* [PROBLEM TO SOLVE]: Up to and including the line that contains "VEIN_WAVER = 0.4", repeat each line of the data exactly, starting from the first.

======

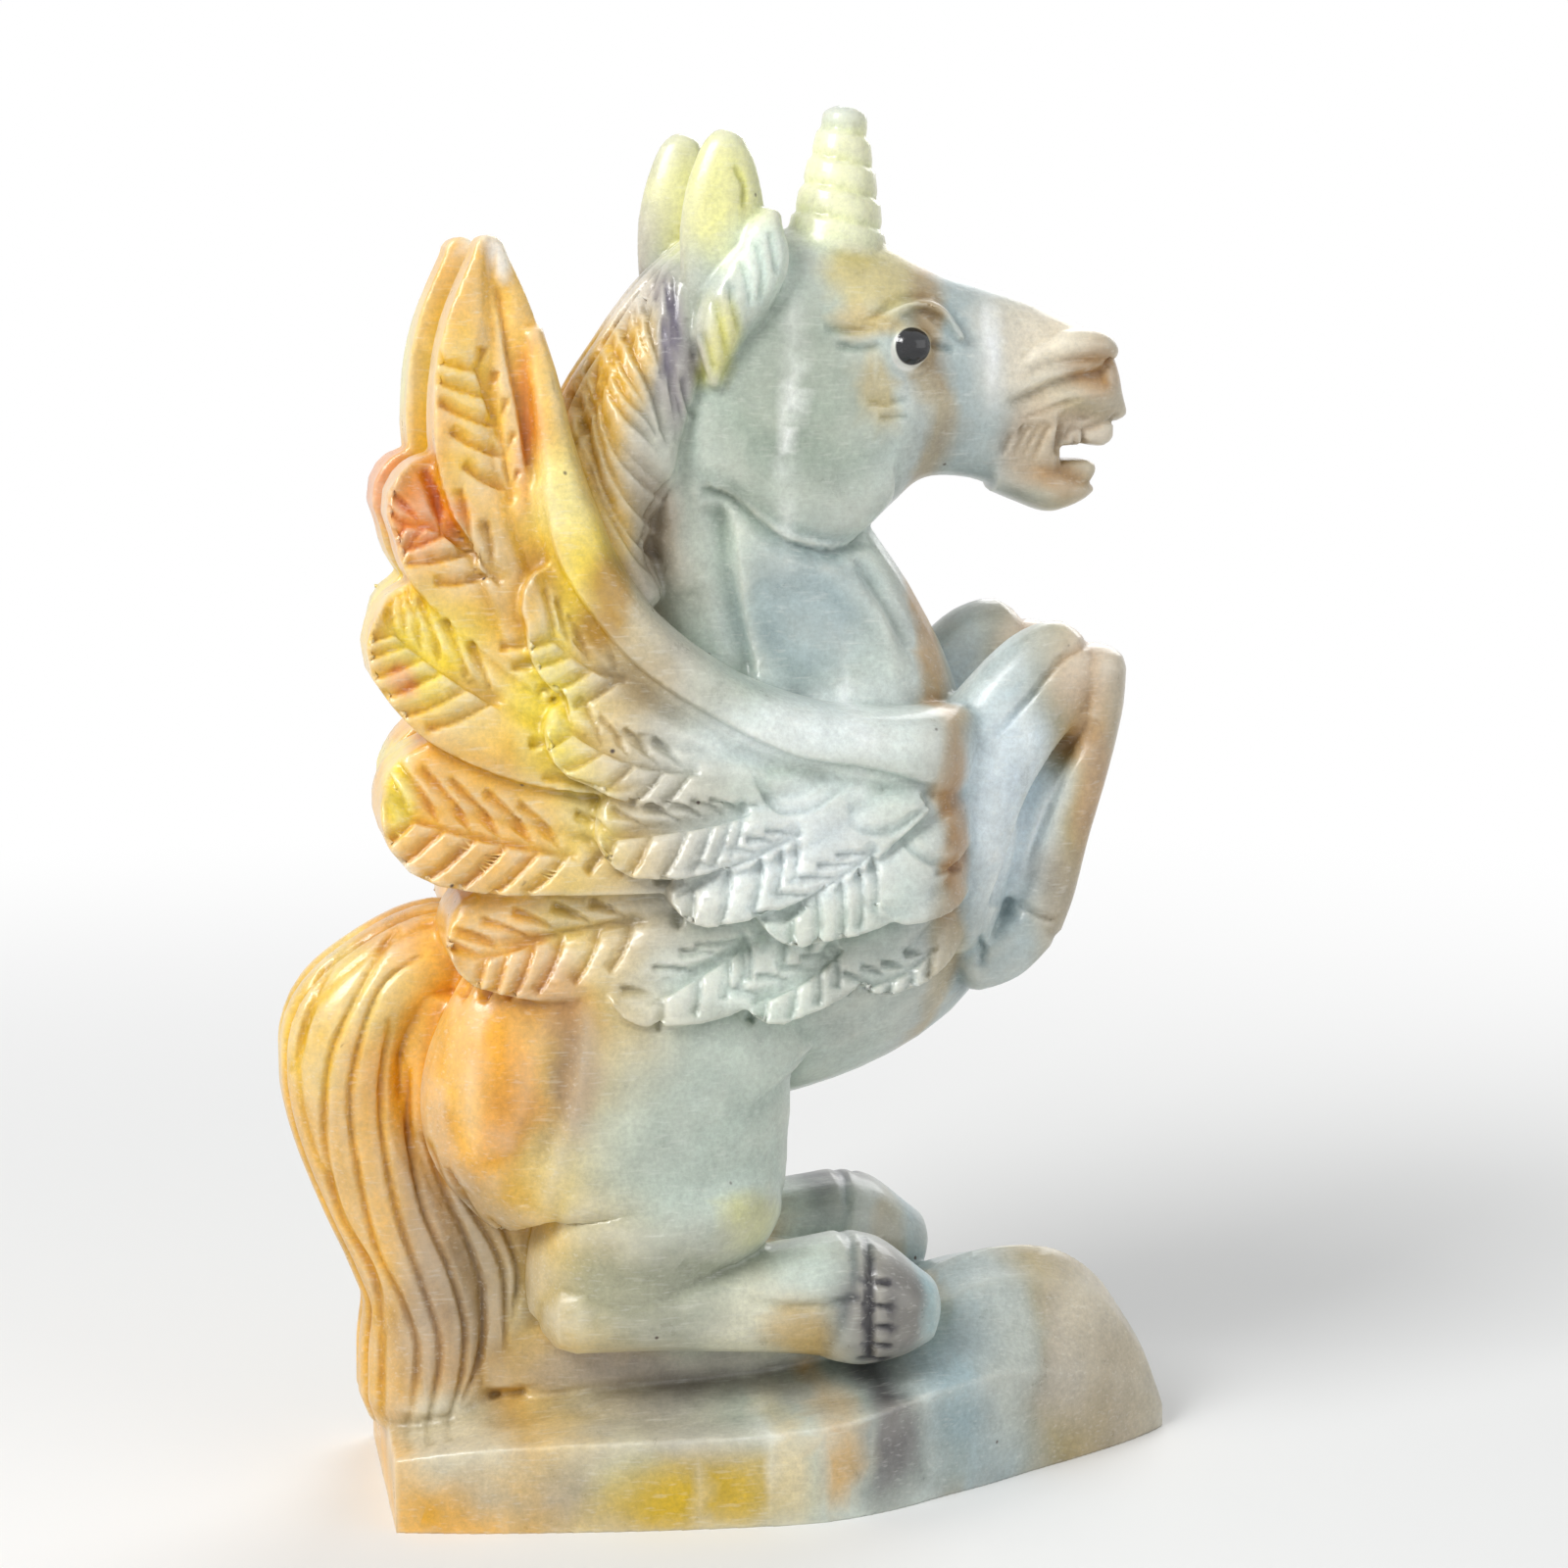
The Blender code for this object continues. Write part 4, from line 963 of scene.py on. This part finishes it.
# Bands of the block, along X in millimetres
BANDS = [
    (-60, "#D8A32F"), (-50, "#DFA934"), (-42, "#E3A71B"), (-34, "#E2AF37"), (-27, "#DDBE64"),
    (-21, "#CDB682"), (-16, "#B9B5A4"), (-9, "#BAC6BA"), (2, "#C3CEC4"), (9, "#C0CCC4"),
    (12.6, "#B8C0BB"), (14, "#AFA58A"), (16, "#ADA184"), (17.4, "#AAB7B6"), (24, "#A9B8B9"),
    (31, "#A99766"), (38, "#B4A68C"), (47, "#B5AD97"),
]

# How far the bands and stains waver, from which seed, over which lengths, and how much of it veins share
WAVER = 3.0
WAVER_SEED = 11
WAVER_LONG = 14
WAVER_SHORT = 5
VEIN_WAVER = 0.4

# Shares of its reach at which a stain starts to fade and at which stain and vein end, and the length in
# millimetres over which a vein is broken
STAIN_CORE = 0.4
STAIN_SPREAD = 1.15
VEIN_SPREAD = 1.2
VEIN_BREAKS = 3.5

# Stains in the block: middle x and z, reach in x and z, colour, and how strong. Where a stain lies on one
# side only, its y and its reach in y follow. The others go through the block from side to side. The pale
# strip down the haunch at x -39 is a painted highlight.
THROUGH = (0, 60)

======

* [ANSWER TO THIS TASK]:
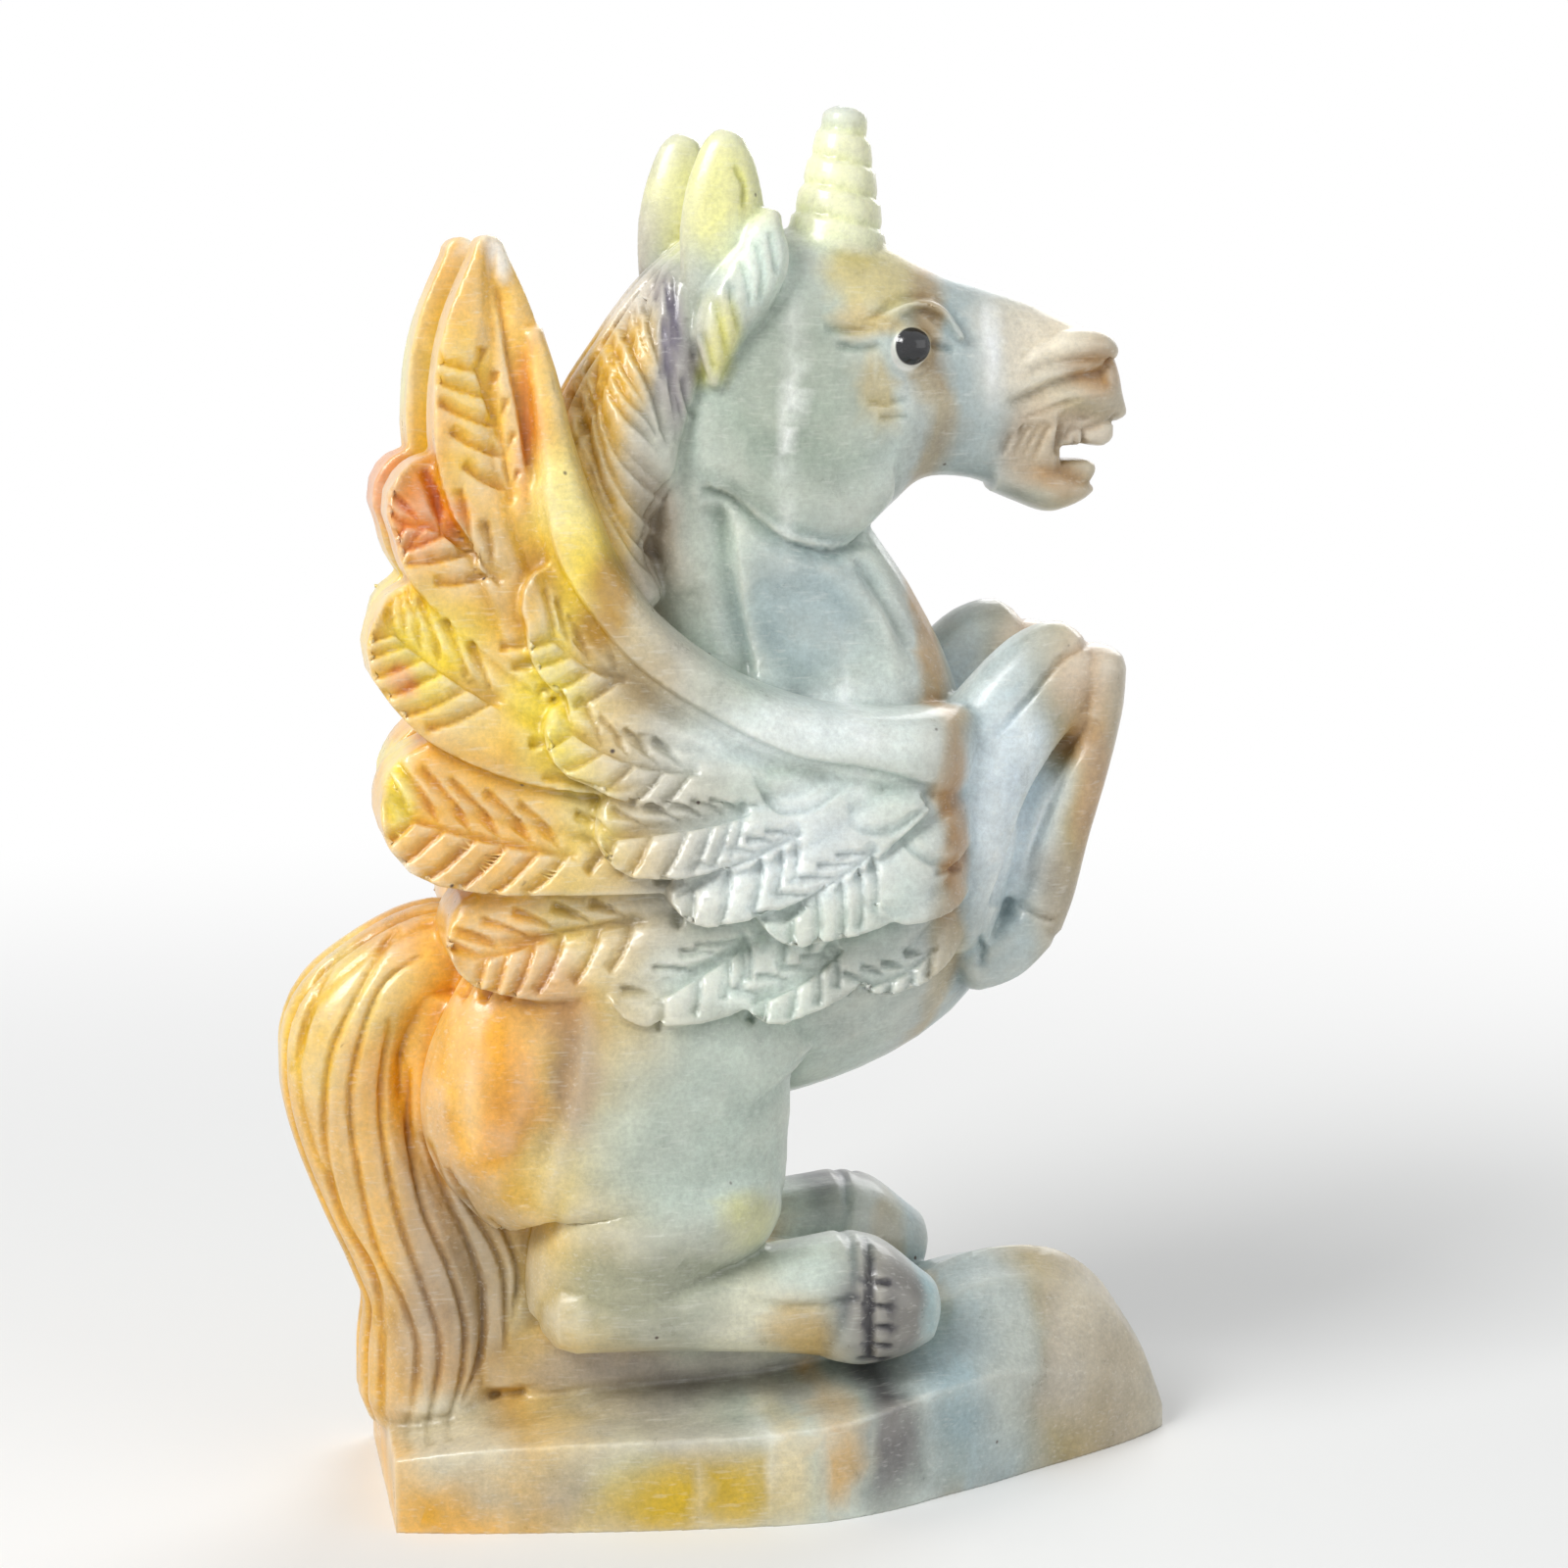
The Blender code for this object continues. Write part 4, from line 963 of scene.py on. This part finishes it.
# Bands of the block, along X in millimetres
BANDS = [
    (-60, "#D8A32F"), (-50, "#DFA934"), (-42, "#E3A71B"), (-34, "#E2AF37"), (-27, "#DDBE64"),
    (-21, "#CDB682"), (-16, "#B9B5A4"), (-9, "#BAC6BA"), (2, "#C3CEC4"), (9, "#C0CCC4"),
    (12.6, "#B8C0BB"), (14, "#AFA58A"), (16, "#ADA184"), (17.4, "#AAB7B6"), (24, "#A9B8B9"),
    (31, "#A99766"), (38, "#B4A68C"), (47, "#B5AD97"),
]

# How far the bands and stains waver, from which seed, over which lengths, and how much of it veins share
WAVER = 3.0
WAVER_SEED = 11
WAVER_LONG = 14
WAVER_SHORT = 5
VEIN_WAVER = 0.4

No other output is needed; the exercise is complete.